Being in a new city for the holidays can be hard. You miss the snow, your mother’s cooking, the brick chimneys burning wood smoke into the grey sky. Luckily, Barcelona has a wide range of wonderful winter traditions to help you and your family feel the holiday cheer. Whether you’re here all season or travelling on and off, you can bundle up and join in some of these exciting winter activities.
Triple toe at Camp Nou
Skaters of all levels lace up their boots and glide across the ice at FC Barcelona’s Olympic-size rink. You can shuffle around with the whole family, holding onto each other and trying not to fall, or hone your skills in individual or group classes. Let the kids race for hours while you take a break from the fun and savour a hot chocolate or steaming bowl of soup at the cafe overlooking the rink. Aristides Maillol 12. More information about times and prices here.
Bask in Yuletide cheer at Poble Espanyol
During the Christmas holidays, Poble Espanyol decorates its winding streets and beautiful plazas with shining ornaments, brilliant poinsettias, evergreens and mistletoe. Ornate nativity scenes are scattered throughout the open-air space, and the main square is home to a bustling Christmas market. Enjoy hot food and drink from local food trucks, and take the kids to attend a magic show, a card-making workshop or for a stroll through Santa’s house. Francesc Ferrer i Guardia 13. More information here.
Be on the scene at Plaça Sant Jaume
Every year, the city erects its official nativity scene, or pessebre, in Plaça Sant Jaume. With a different creative theme each Christmas, residents eagerly await the reveal. Last year, the scene celebrated the life of Barcelona poet Josep Vicenç Foix, with large, elaborate visual representations of his poetry. The theme for this year hasn’t been released yet, but we’re all waiting anxiously. Plaça de Sant Jaume 1.
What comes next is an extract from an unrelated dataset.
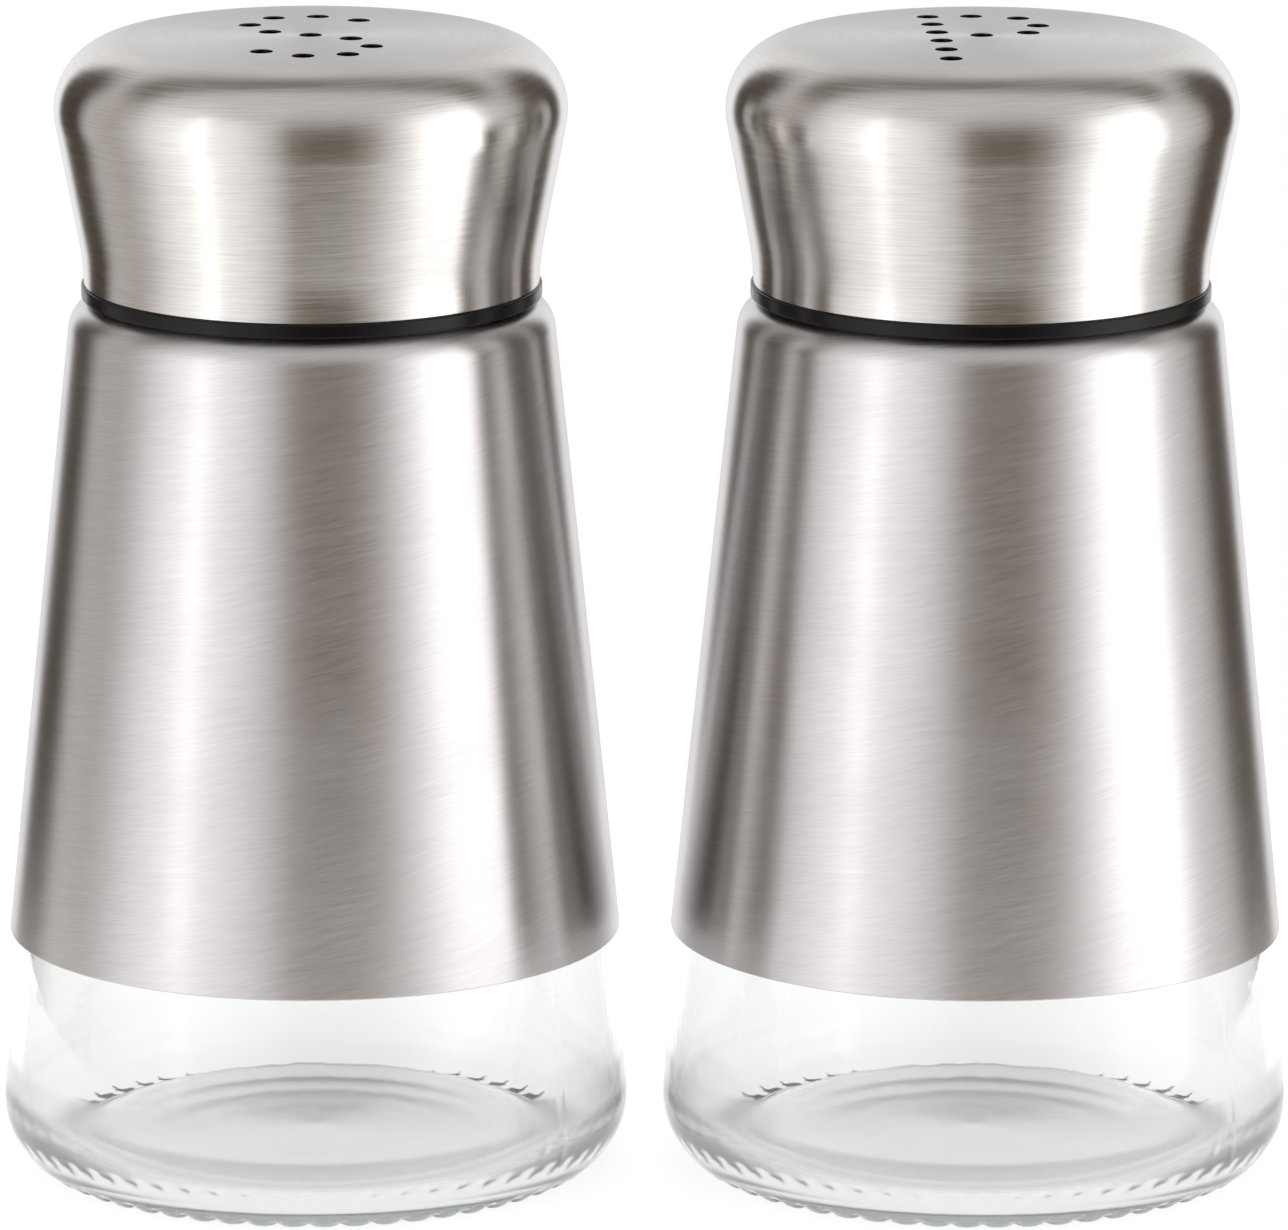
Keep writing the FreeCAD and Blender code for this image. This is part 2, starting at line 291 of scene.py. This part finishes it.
def crown_z(distance, depth=0.0):
    """Height of the crown at a distance from the axis and a depth inside the steel."""
    return CROWN_Z - crown_radius() + sqrt((crown_radius() - depth) ** 2 - distance ** 2)


# ---- what breaks the round ----
def smooth(low, high, value):
    """0 below low, 1 above high, and a smooth rise between them."""
    share = min(1.0, max(0.0, (value - low) / (high - low)))
    return share * share * (3 - 2 * share)


def thread_share(z, angle, start_z, turns, halves, start_angle=0.0):
    """Share of a thread's full height at a place: halves are its half widths at its root and its crest."""
    root, crest = halves
    tallest = 0.0
    for lap in range(-1, 2):
        turn = (angle - start_angle) / (2 * pi) + lap
        ends = smooth(0.0, 0.06, turn) * smooth(0.0, 0.06, turns - turn)
        off = abs(z - start_z - THREAD_PITCH * (turn + start_angle / (2 * pi)))
        tallest = max(tallest, ends * smooth(0.0, 1.0, (root - off) / (root - crest)))
    return tallest


def bottle_shape(r, z, normal, angle):
    """Adds the thread to the neck, bars with valleys between them to the foot, and seams to the side."""
    if z > BEAD_TOP_Z + 0.5 and abs(r - NECK_R) < NEAR:
        return r + THREAD_HEIGHT * thread_share(z, angle, THREAD_START_Z, BOTTLE_TURNS, BOTTLE_HALVES), z
    if z < KNURL_TOP and r > KNURL_START:
        pitch = 2 * pi / KNURLS
        across = 2 * ((angle / pitch) % 1) - 1
        valley = KNURL_DEPTH * (1 - sqrt(1 - BAR_CURVE * across * across)) / BAR_SAG
        depth = valley * smooth(KNURL_START, KNURL_START + 1, r) * (1 - smooth(0.2, KNURL_TOP, z))
        return r - normal[0] * depth, z - normal[1] * depth
    if normal[0] > 0.5 and z < SLEEVE_LOW_Z - 1:
        off = abs((angle - SEAM_ANGLE + pi / 2) % pi - pi / 2) * r
        return r + SEAM_RISE * (1 - smooth(0.0, 0.3, off)) * smooth(2.0, 4.0, z), z
    return r, z


def insert_shape(r, z, normal, angle):
    """Adds the thread to the bore and the ribs that hold the steel shell."""
    if z > LIP_Z + 0.3 and abs(r - INSERT_BORE) < NEAR:
        start_z = THREAD_START_Z - INSERT_DROP
        share = thread_share(z, angle, start_z, INSERT_TURNS, INSERT_HALVES, INSERT_START)
        return r - THREAD_HEIGHT * share, z
    rib = abs((angle * RIBS / (2 * pi)) % 1 - 0.5) * 2 * pi / RIBS * INSERT_R
    if LIP_Z + 0.8 < z < INSERT_TOP_Z - 0.6 and r > INSERT_R - 0.05 and rib < RIB_WIDTH / 2:
        return shell_inner_radius(z) - 0.05, z
    return r, z


def shell_inner_radius(z):
    """Inner radius of the steel cap at a height on its side."""
    inner = cap_curve(STEEL)
    for (r1, z1), (r2, z2) in zip(inner, inner[1:]):
        if z1 <= z <= z2:
            return r1 + (r2 - r1) * (z - z1) / (z2 - z1)
    return inner[0][0]


# ---- meshes ----
def profile_normals(profile):
    """Outward normals of a closed profile drawn with its inside on the left."""
    normals = []
    for i in range(len(profile)):
        before, after = profile[i - 1], profile[(i + 1) % len(profile)]
        dr, dz = after[0] - before[0], after[1] - before[1]
        length = hypot(dr, dz) or 1.0
        normals.append((dz / length, -dr / length))
    return normals


def lathe(profile, segments, shape=None, closed=True):
    """A mesh turned from a profile, with its points moved by shape(r, z, normal, angle), and its rings."""
    mesh = bmesh.new()
    normals = profile_normals(profile)
    rings = []
    for (r, z), normal in zip(profile, normals):
        if r < 1e-6:
            rings.append([mesh.verts.new((0, 0, z * MM))] * segments)
            continue
        ring = []
        for k in range(segments):
            angle = 2 * pi * k / segments
            r2, z2 = shape(r, z, normal, angle) if shape else (r, z)
            ring.append(mesh.verts.new((r2 * cos(angle) * MM, r2 * sin(angle) * MM, z2 * MM)))
        rings.append(ring)
    for low, high in zip(rings, rings[1:] + rings[:1] if closed else rings[1:]):
        join_rings(mesh, low, high)
    return mesh, rings


def join_rings(mesh, low, high):
    """Faces between two rings of the same count, with triangles where a ring is a single point."""
    count = len(low)
    for k in range(count):
        corners = [low[k], low[(k + 1) % count], high[(k + 1) % count], high[k]]
        unique = list(dict.fromkeys(corners))
        if len(unique) > 2:
            mesh.faces.new(unique)


def holes_s():
    """Pour holes in the shape of an S."""
    return S_HALF + [(0.0, 0.0)] + [(-x, -y) for x, y in S_HALF]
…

Sing ‘Hallelujah’ at Santa Maria del Mar
The tall stone pillars, Gothic arches and golden chandeliers of the Basílica de Santa Maria del Mar make for the perfect setting to take in George Frideric Handel’s renowned oratorio, Messiah. Known as one of the most famous pieces of Western choral music, Messiah is rich, joyful and teeming with holiday spirit. This year’s programme will be performed by the Orquestra de Cambra Terrassa 48 (OCT48) and the Coral Cantiga. Plaça de Santa María 1.
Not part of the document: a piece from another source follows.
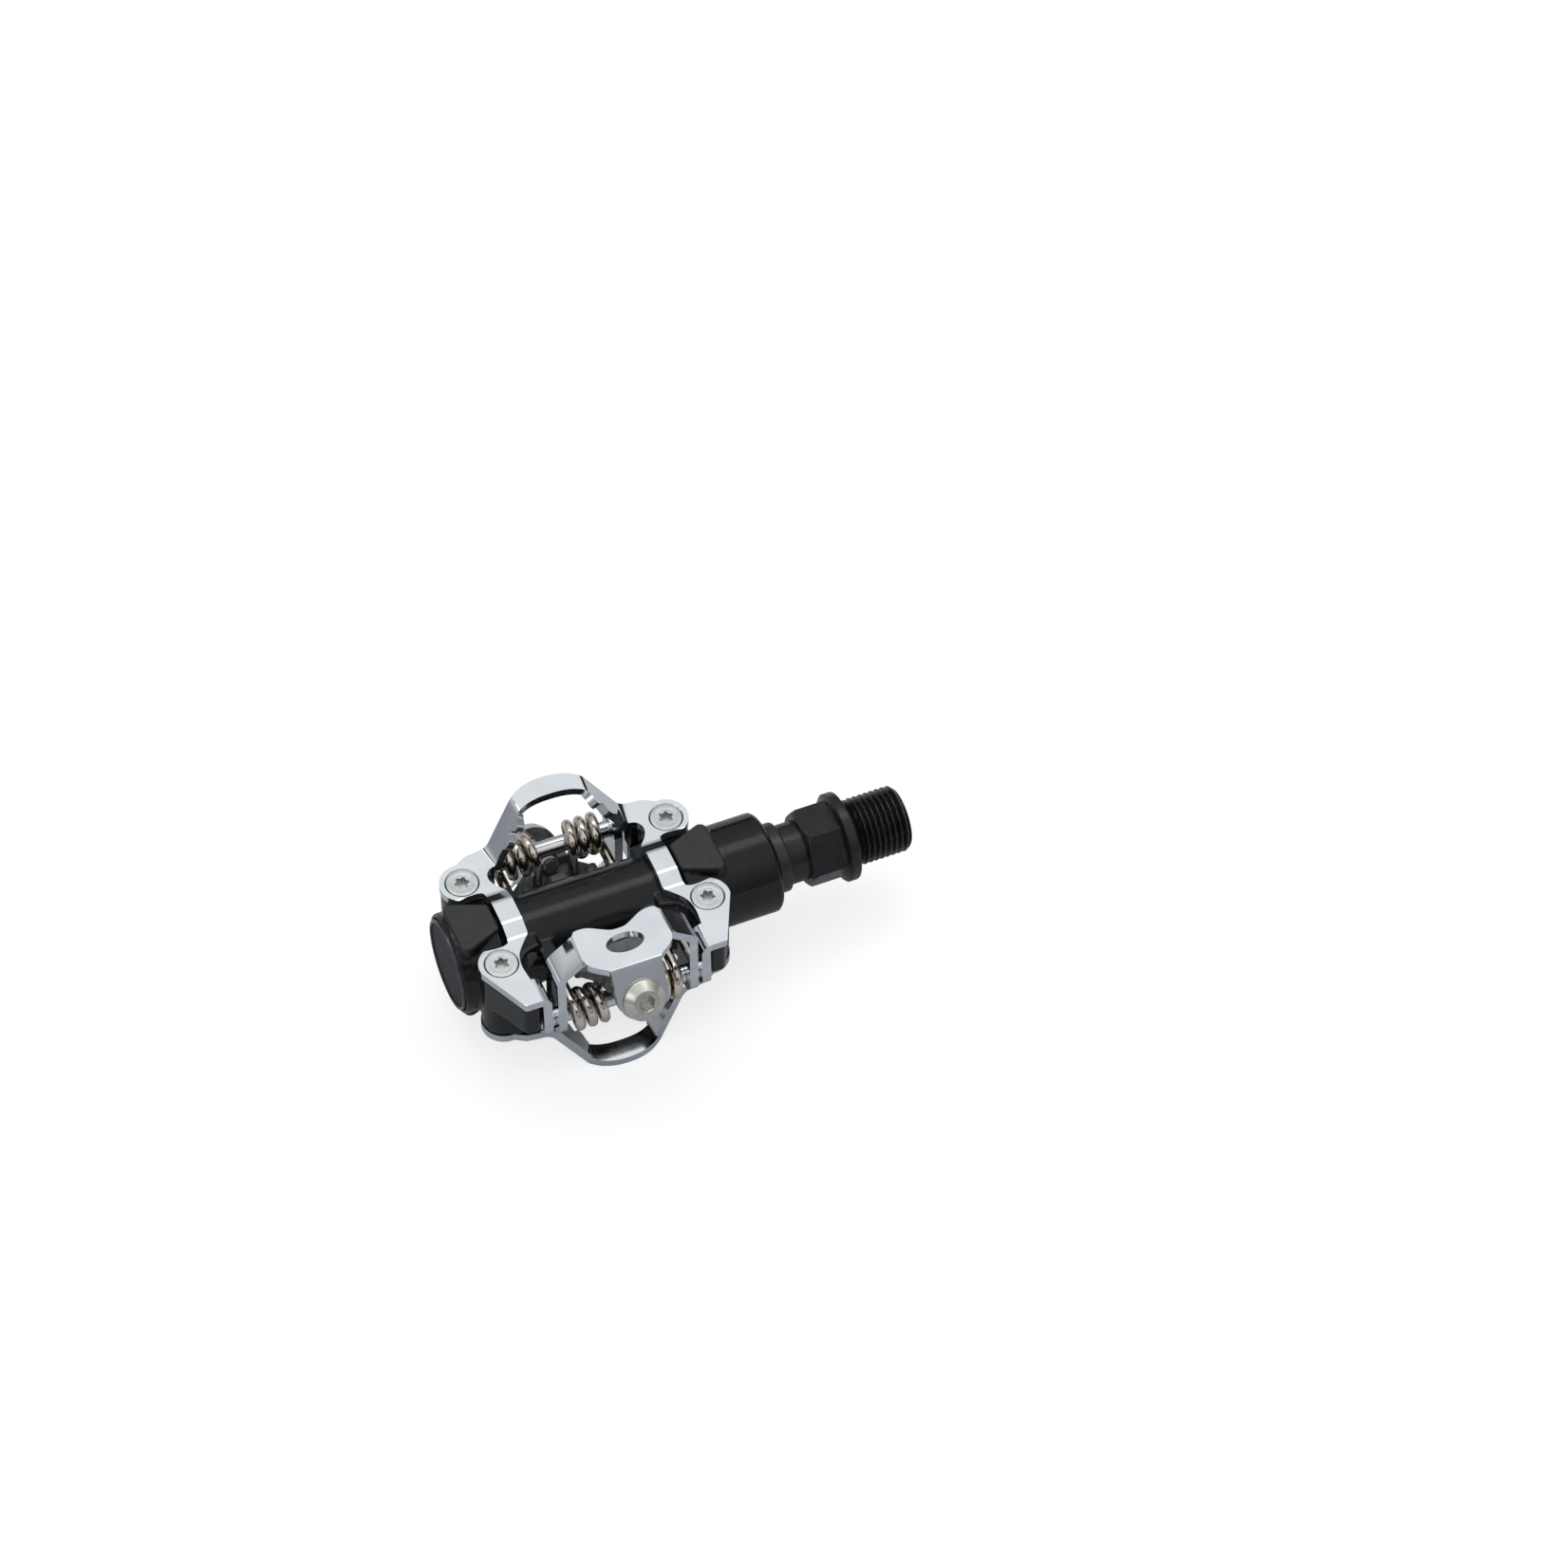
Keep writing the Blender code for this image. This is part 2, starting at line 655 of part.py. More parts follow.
def make_spindle(slot):
    corner = HEX_ACROSS / math.sqrt(3)
    shaft = [(SPINDLE_END, 0), (SPINDLE_END, RACE_SEAT_R - 0.5), (SPINDLE_END + 0.5, RACE_SEAT_R)]
    shaft += [(RACE_X + RACE_WIDTH, RACE_SEAT_R), (RACE_X + RACE_WIDTH, SHAFT_R), (6.4, SHAFT_R)]
    shaft += [(7.2, BUSH_SEAT_R), (NECK_X - 0.5, BUSH_SEAT_R), (NECK_X, NECK_R), (HEX_X, NECK_R)]
    core = HEX_ACROSS / 2 - 0.4
    shaft += [(HEX_X + 0.5, core), (FLANGE_X - 2.7, core), (FLANGE_X - 1.7, core + 0.6)]
    shaft += [(FLANGE_X - 0.8, core + 1.4)]
    shaft += [(FLANGE_X, FLANGE_R - 0.3), (FLANGE_X + 0.3, FLANGE_R), (FLANGE_END - 0.3, FLANGE_R)]
    shaft += [(FLANGE_END, FLANGE_R - 0.3), (FLANGE_END, RECESS_R), (FLANGE_END - RECESS_DEPTH, RECESS_R)]
    shaft += [(FLANGE_END - RECESS_DEPTH, RELIEF_R), (THREAD_START + 1, RELIEF_R), (THREAD_START + 1, 0)]
    spindle = lathe("spindle", shaft, slot)
    outline = regular((0, 0), corner, 6, HEX_TURN)
    hexagon = prism("hex", outline, HEX_X, FLANGE_X + 0.2, None, along_x)
    envelope = [(HEX_X, 0), (HEX_X, corner - HEX_CHAMFER), (HEX_X + HEX_CHAMFER, corner + 0.1)]
    envelope += [(FLANGE_X - 0.6, corner + 0.1), (FLANGE_X + 0.1, corner - 0.4), (FLANGE_X + 0.1, 0)]
    combine(hexagon, [lathe("envelope", envelope, None, 36, phase=5.0)], "INTERSECT")
    ends = [(THREAD_START, 0), (THREAD_START, RELIEF_R), (THREAD_START + 0.9, THREAD_R + 0.1)]
    ends += [(HALF_LENGTH - 0.9, THREAD_R + 0.1), (HALF_LENGTH, RELIEF_R), (HALF_LENGTH, 0)]
    thread = make_thread()
    combine(thread, [lathe("ends", ends, phase=2.3)], "INTERSECT")
    combine(spindle, [hexagon, thread], "UNION")
    key = regular((0, 0), SOCKET_ACROSS / math.sqrt(3), 6)
    socket = prism("socket", key, HALF_LENGTH - SOCKET_DEPTH, HALF_LENGTH + 1, None, along_x)
    combine(spindle, [socket], "DIFFERENCE")
    return smooth(spindle, 30)


def groove(side):
    """Half-round track for the balls in the inner (-1) or outer (+1) race."""
    middle = RACE_X + RACE_WIDTH / 2
    clear = BALL_R + 0.1
    half = math.degrees(math.asin(GROOVE_EDGE / clear))
    return arc((middle, PITCH_R), clear, side * half, side * (180 - half), 4)


def make_races(steel):
    end = RACE_X + RACE_WIDTH
    low = RACE_SEAT_R + 0.05
    edge = PITCH_R - GROOVE_EDGE
    inner = [(end - 0.1, low), (end - 0.1, edge)] + groove(-1) + [(RACE_X, edge), (RACE_X, low)]
    smooth(lathe("bearing_inner_race", inner, steel))
    high = RACE_BORE_R - 0.1
    edge = PITCH_R + GROOVE_EDGE
    outer = [(end, high), (end, edge)] + groove(1) + [(RACE_X, edge), (RACE_X, high)]
    smooth(lathe("bearing_outer_race", outer, steel))


def make_balls(steel):
    """Ten balls, joined by their cage ring."""
    middle = RACE_X + RACE_WIDTH / 2
    ring = [(middle - CAGE_HALF, CAGE_IN_R), (middle + CAGE_HALF, CAGE_IN_R)]
    ring += [(middle + CAGE_HALF, CAGE_OUT_R), (middle - CAGE_HALF, CAGE_OUT_R)]
    cage = lathe("bearing_balls", ring, steel)
    spots = [(middle - BALL_R, 0)] + arc((middle, 0), BALL_R, 150, 30, 3) + [(middle + BALL_R, 0)]
    balls = []
    for turn in full_turn(BALL_COUNT):
        balls.append(lathe("ball", spots, None, 8, PITCH_R * math.cos(turn), PITCH_R * math.sin(turn)))
    combine(cage, balls, "UNION")
    smooth(cage)


def make_locknut(steel):
    """The nut and washer that hold the bearing on the spindle's outboard end."""
    far = RACE_X - 0.1 - WASHER_THICK
    washer = [(far, WASHER_IN_R), (RACE_X - 0.1, WASHER_IN_R)]
    washer += [(RACE_X - 0.1, WASHER_OUT_R), (far, WASHER_OUT_R)]
    smooth(lathe("lock_washer", washer, steel))
    near = RACE_X - NUT_GAP
    nut = prism("spindle_locknut", regular((0, 0), NUT_CORNER_R, 6), near - NUT_THICK, near, steel, along_x)
    ring = regular((0, 0), RACE_SEAT_R + GAP / 2, ROUND)
    combine(nut, [prism("hole", ring, near - NUT_THICK - 1, near + 1, None, along_x)], "DIFFERENCE")
    smooth(nut)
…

Run off those holiday kilos at Cursa dels Nassos
A 10-kilometre race organised by the Ajuntament, the Cursa dels Nassos takes place on December 31st every year. With an average of 10,000 participants annually, it’s one of the largest races in Spain. Runners must be at least 16 years of age, but participants of all levels are welcome, including runners with disabilities. The Fundación Deporte Solidario Internacional (ESI) will be collecting secondhand sports clothing and materials to donate to youth in need. More information here.
Venture over the river and through the woods
Further afield, you can enjoy the white mystique of the Andorran countryside on a husky-drawn sled. Hold on tight as a fleet of dogs pulls your sled along on a 30-minute trip past high mountain peaks and snow-dusted conifers. Make it a romantic evening excursion or an exciting daytime trip with the whole family, or, for the even more adventurous, organise a night ride under the stars. Bookings require a minimum of two people. Organised by Lifestyle Barcelona. More information here.
Light up the night at the Festes de Santa Eulàlia
Every year, Catalans celebrate the co-patron saint of Barcelona, Santa Eulàlia, on and around her feast day, February 12th. The festival is especially designed for children, and includes concerts, storytelling, castellers (human castle builders), and processions with gegants (giant paper mache figures). The main event of the festes is without a doubt the LlumBCN light show—a collection of light installations and various visitor routes through medieval sites in the Ciutat Vella. See Barcelona’s most historic buildings, squares and facades come to life through colourful illumination. More information here.
Wind down the winter season at the Carnestoltes
As the sun starts to set on winter and we move into spring, residents take to the streets for a week of shenanigans at the carnestoltes, or carnival. Since Roman times, the carnival has represented a time in which hierarchy and social norms could be turned on their heads, and people could break their routines and let loose. While perhaps more family-friendly now than in ancient times, the tradition remains strong in Barcelona.
The first day of carnival is dijous gras, or Fat Thursday, where the main event is eating. Festival-goers can attend food events and competitions at markets across the city. Also on that day, the Rei Carnestoltes, a paper mache king, arrives with a procession to take responsibility for the sins committed throughout the year. Parades, competitions and street celebrations take place throughout the week, ending with the condemning and burning of the Rei Carnestoltes on the last day. Various locations.
No matter your interests, this Mediterranean wonderland has the right winter activities for you. So, zip those jackets, wrap up in your best festive hats and scarves, and get into the Barcelona holiday spirit.